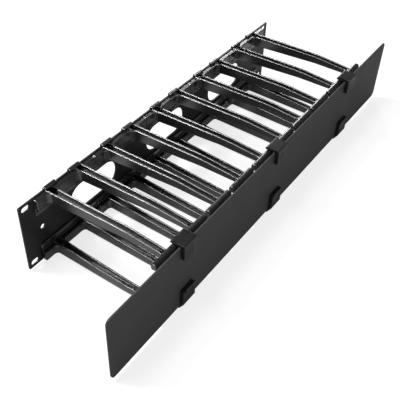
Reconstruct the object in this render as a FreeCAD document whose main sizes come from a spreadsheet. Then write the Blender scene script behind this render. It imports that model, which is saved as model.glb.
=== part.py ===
"""Two-unit horizontal cable manager for a nineteen-inch rack, with a hinged front cover.

A steel back panel carries ten moulded modules of two fingers each, five hooked over its upper edge
and five, turned upside down, over its lower edge. Every finger ends in a cross bar. Six spring
clips hold the cover plate to the cross bars, and the cover swings up about the upper row of bars.

Frame: X along the panel, Y towards the rack, Z up, in millimetres. The origin is the middle of the
rack slot pattern, on the rear face of the panel.
"""
import FreeCAD, Part
import math
import os
import re

import Sketcher
from FreeCAD import Placement, Rotation, Vector

# ---------------------------------------------------------------- driving dimensions

MODULES_PER_ROW = 5
CLIPS_PER_ROW = 3

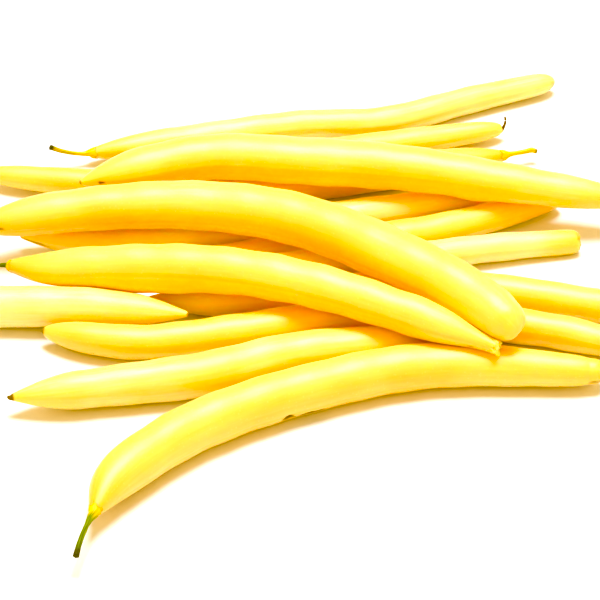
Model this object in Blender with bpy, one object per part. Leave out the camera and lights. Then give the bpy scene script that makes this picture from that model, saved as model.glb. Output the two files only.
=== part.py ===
# A bundle of wax beans: fourteen picked pods that lie loosely along each other, two layers deep.
# The numbers below are millimetres, and MM turns them into Blender's metres.
# +X runs along most of the pods, +Y across the pile away from its front, +Z up.

import math
from collections import namedtuple

import bmesh
import bpy
from mathutils import Vector

MM = 0.001

# What the pods share
GAP = 0.3  # clear space between two pods that touch
REST_CUT = 0.3  # how far a pod on the surface is pressed flat by its own weight
SEED_PITCH = 11.0  # from one seed to the next
SEED_SWELL = 0.012  # how far the skin stands out over a seed, as a share of the radius
SEEDLESS = 12.0  # length at each end of a pod that holds no seed
STATION = 2.0  # spacing of the points at which a pod is tested against what it lies on
END_RINGS = (0.0, 0.5, 1.4, 3.0)  # rings near a pod's end, measured from that end
POD_SIDES_STEP = 3  # bevel resolution of a pod, which gives ten sides
SHARP_ANGLE = 60.0  # degrees between faces, past which an edge isn't shaded smooth
WELD = 0.001  # how close the corners of a tube and its caps are when they are joined

# How a pod closes at an end: length of the closing part, radius left at the very end, and an
# exponent, where 0.5 is as round as an ellipse and 1 as long as a parabola
ENDS = {
    "neck": (15.0, 1.3, 0.95),  # narrows to a stalk
    "beak": (14.0, 0.6, 0.95),  # draws out to the dried tip of the flower
    "nose": (7.0, 1.2, 0.6),  # short rounded tip
    "stub": (16.0, 1.6, 2.0),  # a long tip that has lost its point
    "snapped": (3.0, 2.1, 0.5),  # blunt, where the stalk was snapped off
}

# Stalks
STALK_RADIUS = 0.75  # halfway along
STALK_FOOT = 1.2  # where it meets the pod
STALK_HEAD = 0.95  # at its cut end
STALK_NARROW = (0.33, 0.5)  # shares of its length between which it is no thicker than halfway
STALK_RINGS = 7
STALK_SIDES_STEP = 2
STALK_LIFT = 0.2  # least clear height over the surface

# The surface that the bundle lies on, as a slab that takes off what sinks into it
SURFACE_SIDE = 400.0
SURFACE_DEPTH = 20.0

# One row a pod, in the order in which they are laid down. The line is its middle seen from above,
# from the stalk end to the tip. Width is at the fullest place, and fullest says where along the
# pod that is. Slim gives the share of the width that is left towards the two ends.
Pod = namedtuple("Pod", "name line width fullest slim ends arch stalk", defaults=(0.0, None))
# A stalk's length, its bend to the left seen from above in degrees, and how far its end rises
Stalk = namedtuple("Stalk", "length bend rise")

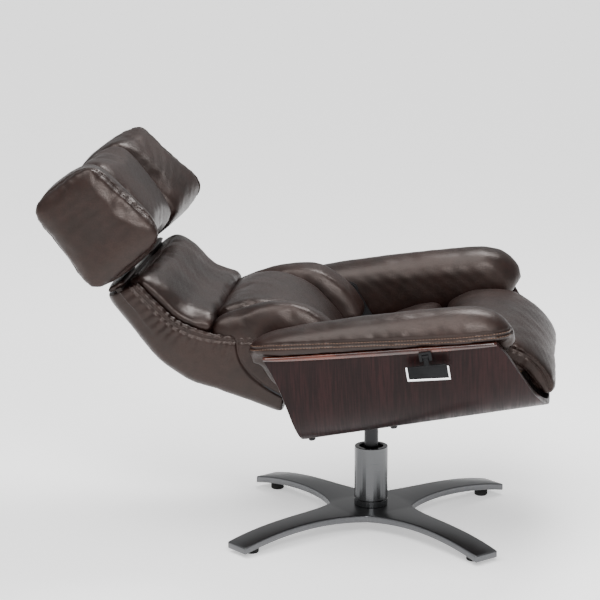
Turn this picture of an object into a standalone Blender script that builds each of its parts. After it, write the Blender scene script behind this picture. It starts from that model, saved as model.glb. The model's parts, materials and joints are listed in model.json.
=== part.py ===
★ ★ ★ ★ ★
WRITTEN REQUEST - Starting at the first line of the material above, reproduce each line exactly up to and including the line with "WELD = 0.001".

WRITTEN RESPONSE -
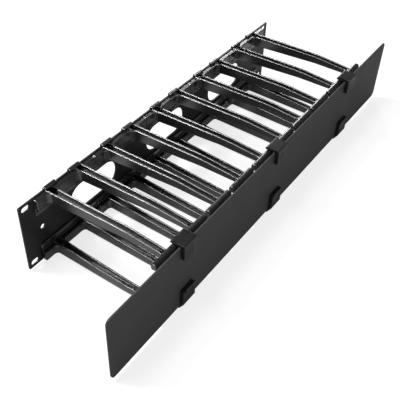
Reconstruct the object in this render as a FreeCAD document whose main sizes come from a spreadsheet. Then write the Blender scene script behind this render. It imports that model, which is saved as model.glb.
=== part.py ===
"""Two-unit horizontal cable manager for a nineteen-inch rack, with a hinged front cover.

A steel back panel carries ten moulded modules of two fingers each, five hooked over its upper edge
and five, turned upside down, over its lower edge. Every finger ends in a cross bar. Six spring
clips hold the cover plate to the cross bars, and the cover swings up about the upper row of bars.

Frame: X along the panel, Y towards the rack, Z up, in millimetres. The origin is the middle of the
rack slot pattern, on the rear face of the panel.
"""
import FreeCAD, Part
import math
import os
import re

import Sketcher
from FreeCAD import Placement, Rotation, Vector

# ---------------------------------------------------------------- driving dimensions

MODULES_PER_ROW = 5
CLIPS_PER_ROW = 3

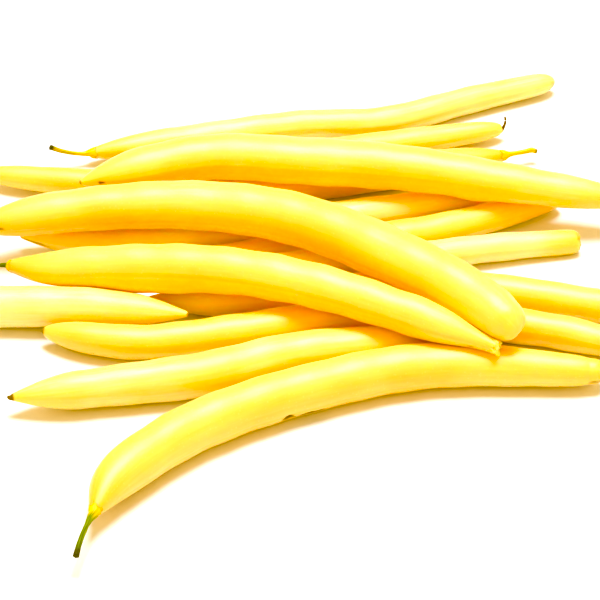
Model this object in Blender with bpy, one object per part. Leave out the camera and lights. Then give the bpy scene script that makes this picture from that model, saved as model.glb. Output the two files only.
=== part.py ===
# A bundle of wax beans: fourteen picked pods that lie loosely along each other, two layers deep.
# The numbers below are millimetres, and MM turns them into Blender's metres.
# +X runs along most of the pods, +Y across the pile away from its front, +Z up.

import math
from collections import namedtuple

import bmesh
import bpy
from mathutils import Vector

MM = 0.001

# What the pods share
GAP = 0.3  # clear space between two pods that touch
REST_CUT = 0.3  # how far a pod on the surface is pressed flat by its own weight
SEED_PITCH = 11.0  # from one seed to the next
SEED_SWELL = 0.012  # how far the skin stands out over a seed, as a share of the radius
SEEDLESS = 12.0  # length at each end of a pod that holds no seed
STATION = 2.0  # spacing of the points at which a pod is tested against what it lies on
END_RINGS = (0.0, 0.5, 1.4, 3.0)  # rings near a pod's end, measured from that end
POD_SIDES_STEP = 3  # bevel resolution of a pod, which gives ten sides
SHARP_ANGLE = 60.0  # degrees between faces, past which an edge isn't shaded smooth
WELD = 0.001  # how close the corners of a tube and its caps are when they are joined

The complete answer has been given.